TASK DETAILS:
Identify each line below containing the string "names" and copy it.

MATERIAL PROVIDED:
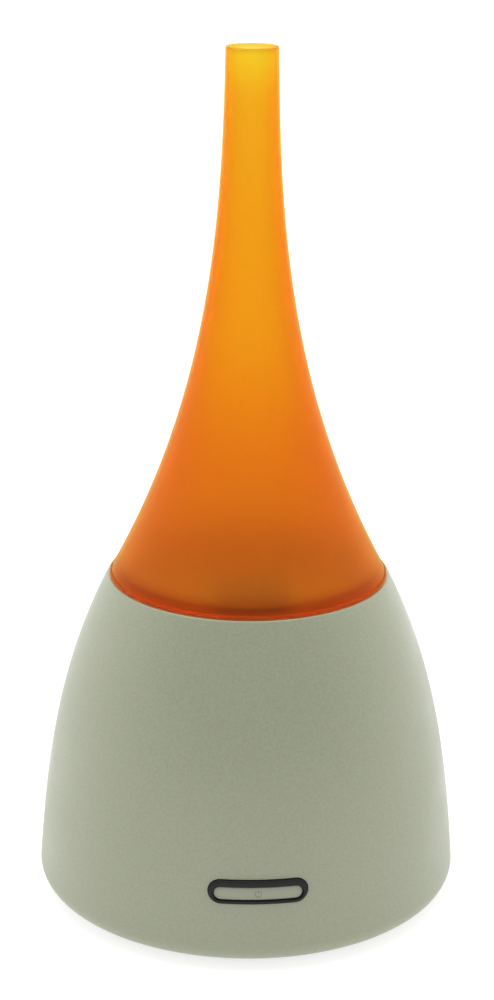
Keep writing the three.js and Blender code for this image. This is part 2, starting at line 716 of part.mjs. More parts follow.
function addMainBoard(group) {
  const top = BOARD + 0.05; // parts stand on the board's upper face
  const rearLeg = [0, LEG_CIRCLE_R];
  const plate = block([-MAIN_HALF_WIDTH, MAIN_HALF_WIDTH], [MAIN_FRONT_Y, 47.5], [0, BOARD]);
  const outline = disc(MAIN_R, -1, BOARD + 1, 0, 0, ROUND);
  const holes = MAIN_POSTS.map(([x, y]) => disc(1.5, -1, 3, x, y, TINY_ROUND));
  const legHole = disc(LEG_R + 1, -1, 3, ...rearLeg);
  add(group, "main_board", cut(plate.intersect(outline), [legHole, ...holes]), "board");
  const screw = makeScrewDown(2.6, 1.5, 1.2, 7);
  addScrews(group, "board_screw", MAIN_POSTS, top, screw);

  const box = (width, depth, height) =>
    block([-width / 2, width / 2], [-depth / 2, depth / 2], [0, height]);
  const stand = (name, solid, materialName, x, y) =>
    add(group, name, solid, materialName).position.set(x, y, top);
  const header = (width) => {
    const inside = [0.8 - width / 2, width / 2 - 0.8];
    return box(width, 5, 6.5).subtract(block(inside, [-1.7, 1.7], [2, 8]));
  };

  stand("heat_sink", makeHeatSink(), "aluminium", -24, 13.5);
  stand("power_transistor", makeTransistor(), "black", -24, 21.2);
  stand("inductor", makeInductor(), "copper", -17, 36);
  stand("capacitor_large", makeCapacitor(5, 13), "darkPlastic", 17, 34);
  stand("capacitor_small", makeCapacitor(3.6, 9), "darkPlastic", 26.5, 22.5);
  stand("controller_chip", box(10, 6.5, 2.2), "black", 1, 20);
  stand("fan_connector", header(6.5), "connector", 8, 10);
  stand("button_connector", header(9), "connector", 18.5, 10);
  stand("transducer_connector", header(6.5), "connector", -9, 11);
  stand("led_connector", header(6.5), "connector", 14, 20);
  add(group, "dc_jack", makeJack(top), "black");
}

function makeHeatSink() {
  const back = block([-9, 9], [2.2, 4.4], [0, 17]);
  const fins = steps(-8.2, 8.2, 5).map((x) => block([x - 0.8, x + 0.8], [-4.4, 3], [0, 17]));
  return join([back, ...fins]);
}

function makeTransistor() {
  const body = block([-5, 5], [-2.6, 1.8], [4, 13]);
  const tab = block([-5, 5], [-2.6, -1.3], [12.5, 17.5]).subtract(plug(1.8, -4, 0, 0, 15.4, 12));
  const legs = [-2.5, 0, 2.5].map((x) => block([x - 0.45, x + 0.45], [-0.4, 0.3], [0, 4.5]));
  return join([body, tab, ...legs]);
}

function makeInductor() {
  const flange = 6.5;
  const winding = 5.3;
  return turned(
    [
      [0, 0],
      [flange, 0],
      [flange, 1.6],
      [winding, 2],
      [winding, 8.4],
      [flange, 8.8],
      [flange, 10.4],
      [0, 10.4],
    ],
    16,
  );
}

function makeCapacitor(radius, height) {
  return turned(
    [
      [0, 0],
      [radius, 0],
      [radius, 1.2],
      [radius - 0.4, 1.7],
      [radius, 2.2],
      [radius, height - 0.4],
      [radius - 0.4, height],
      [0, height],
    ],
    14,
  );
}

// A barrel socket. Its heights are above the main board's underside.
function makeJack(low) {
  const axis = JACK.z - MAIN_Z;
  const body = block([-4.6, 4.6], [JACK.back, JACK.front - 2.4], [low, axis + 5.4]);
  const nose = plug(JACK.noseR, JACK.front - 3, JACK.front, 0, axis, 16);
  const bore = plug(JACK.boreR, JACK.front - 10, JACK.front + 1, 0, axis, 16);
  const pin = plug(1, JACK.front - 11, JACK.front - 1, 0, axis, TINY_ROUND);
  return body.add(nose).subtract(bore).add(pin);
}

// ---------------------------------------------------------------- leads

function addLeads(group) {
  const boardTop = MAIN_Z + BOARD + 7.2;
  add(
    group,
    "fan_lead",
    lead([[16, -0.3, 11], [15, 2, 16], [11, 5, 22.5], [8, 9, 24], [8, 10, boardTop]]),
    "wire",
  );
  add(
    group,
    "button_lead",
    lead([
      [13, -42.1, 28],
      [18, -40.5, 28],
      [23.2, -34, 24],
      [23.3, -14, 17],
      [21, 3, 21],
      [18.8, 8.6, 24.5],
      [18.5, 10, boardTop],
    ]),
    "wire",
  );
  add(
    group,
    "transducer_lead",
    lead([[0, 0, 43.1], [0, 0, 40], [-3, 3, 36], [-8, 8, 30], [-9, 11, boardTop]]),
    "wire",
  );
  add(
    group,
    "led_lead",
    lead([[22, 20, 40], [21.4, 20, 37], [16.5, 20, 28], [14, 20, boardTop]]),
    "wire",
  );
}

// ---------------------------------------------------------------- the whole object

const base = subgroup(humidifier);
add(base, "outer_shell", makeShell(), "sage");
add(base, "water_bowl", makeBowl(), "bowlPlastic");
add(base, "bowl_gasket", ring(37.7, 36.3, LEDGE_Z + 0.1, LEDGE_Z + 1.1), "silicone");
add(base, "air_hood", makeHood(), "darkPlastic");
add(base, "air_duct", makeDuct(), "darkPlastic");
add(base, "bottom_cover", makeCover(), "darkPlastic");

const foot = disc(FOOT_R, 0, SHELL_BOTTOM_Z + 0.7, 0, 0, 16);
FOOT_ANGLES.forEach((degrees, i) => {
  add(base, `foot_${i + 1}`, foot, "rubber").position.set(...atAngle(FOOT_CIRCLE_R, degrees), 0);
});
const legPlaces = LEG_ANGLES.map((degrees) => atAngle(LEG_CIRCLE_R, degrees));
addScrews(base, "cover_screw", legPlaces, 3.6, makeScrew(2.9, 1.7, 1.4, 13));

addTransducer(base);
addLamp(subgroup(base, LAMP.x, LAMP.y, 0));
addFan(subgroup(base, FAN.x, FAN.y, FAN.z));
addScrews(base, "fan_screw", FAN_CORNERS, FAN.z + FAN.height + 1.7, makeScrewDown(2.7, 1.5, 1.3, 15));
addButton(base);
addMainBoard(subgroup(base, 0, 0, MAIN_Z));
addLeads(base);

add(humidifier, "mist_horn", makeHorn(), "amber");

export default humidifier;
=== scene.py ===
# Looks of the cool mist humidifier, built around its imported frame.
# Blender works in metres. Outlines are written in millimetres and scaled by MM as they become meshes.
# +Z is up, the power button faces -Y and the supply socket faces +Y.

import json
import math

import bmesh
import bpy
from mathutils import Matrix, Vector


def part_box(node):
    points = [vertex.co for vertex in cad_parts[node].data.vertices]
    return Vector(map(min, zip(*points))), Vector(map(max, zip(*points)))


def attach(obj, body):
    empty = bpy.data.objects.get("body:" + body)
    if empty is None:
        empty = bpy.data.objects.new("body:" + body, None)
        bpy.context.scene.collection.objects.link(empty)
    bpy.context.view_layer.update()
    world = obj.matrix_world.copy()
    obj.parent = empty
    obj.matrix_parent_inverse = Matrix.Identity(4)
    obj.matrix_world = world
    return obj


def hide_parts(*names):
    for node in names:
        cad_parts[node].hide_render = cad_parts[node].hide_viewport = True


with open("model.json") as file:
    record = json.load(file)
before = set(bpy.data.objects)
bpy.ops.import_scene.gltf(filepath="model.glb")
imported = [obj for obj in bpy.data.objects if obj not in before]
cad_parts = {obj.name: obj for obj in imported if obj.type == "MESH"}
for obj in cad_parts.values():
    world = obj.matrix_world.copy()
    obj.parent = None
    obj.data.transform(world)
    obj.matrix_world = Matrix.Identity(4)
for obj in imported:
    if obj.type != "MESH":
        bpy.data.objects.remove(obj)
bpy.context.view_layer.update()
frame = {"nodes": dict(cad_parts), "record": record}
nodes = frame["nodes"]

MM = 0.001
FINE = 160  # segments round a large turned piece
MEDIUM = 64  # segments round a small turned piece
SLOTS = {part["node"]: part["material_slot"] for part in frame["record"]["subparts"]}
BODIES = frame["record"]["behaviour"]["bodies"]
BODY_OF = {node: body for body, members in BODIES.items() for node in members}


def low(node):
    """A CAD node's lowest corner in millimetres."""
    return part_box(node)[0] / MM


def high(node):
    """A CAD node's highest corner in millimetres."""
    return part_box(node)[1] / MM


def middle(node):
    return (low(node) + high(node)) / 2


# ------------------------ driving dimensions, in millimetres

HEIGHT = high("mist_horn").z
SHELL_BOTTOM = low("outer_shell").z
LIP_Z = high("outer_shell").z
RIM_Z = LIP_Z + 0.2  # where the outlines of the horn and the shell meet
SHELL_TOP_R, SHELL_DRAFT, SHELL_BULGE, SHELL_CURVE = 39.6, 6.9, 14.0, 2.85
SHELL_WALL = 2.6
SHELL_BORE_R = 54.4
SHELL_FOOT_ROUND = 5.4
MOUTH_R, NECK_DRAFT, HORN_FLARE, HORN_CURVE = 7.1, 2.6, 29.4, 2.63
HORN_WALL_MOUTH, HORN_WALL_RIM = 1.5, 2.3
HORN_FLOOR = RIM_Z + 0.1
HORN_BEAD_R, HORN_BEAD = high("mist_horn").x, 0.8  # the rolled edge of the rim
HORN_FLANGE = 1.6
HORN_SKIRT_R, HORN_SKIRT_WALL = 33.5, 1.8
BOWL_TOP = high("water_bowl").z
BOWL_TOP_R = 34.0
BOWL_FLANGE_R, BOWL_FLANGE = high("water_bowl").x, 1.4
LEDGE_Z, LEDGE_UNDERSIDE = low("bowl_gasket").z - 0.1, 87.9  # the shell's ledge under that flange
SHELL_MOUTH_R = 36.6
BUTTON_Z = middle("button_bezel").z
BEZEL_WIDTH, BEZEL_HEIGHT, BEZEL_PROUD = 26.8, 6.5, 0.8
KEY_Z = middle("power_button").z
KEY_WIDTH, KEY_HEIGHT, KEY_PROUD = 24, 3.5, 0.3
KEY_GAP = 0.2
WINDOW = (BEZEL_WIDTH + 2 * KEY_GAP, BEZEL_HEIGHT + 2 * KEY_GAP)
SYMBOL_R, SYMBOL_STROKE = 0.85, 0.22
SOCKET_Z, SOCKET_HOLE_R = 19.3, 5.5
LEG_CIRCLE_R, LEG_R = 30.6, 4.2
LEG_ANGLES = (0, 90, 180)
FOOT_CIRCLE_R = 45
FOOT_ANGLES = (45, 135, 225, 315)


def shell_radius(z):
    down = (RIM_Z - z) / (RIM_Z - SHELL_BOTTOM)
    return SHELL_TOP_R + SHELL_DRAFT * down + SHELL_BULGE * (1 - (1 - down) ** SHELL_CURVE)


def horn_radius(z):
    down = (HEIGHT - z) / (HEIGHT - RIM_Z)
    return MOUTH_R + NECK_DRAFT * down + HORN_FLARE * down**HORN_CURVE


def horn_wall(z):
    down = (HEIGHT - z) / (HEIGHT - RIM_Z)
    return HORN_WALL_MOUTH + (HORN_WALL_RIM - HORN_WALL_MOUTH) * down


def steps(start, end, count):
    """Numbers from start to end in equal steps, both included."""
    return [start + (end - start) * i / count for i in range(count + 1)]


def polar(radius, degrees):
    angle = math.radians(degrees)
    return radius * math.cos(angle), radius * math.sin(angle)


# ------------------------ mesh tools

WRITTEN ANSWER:
def hide_parts(*names):
    for node in names:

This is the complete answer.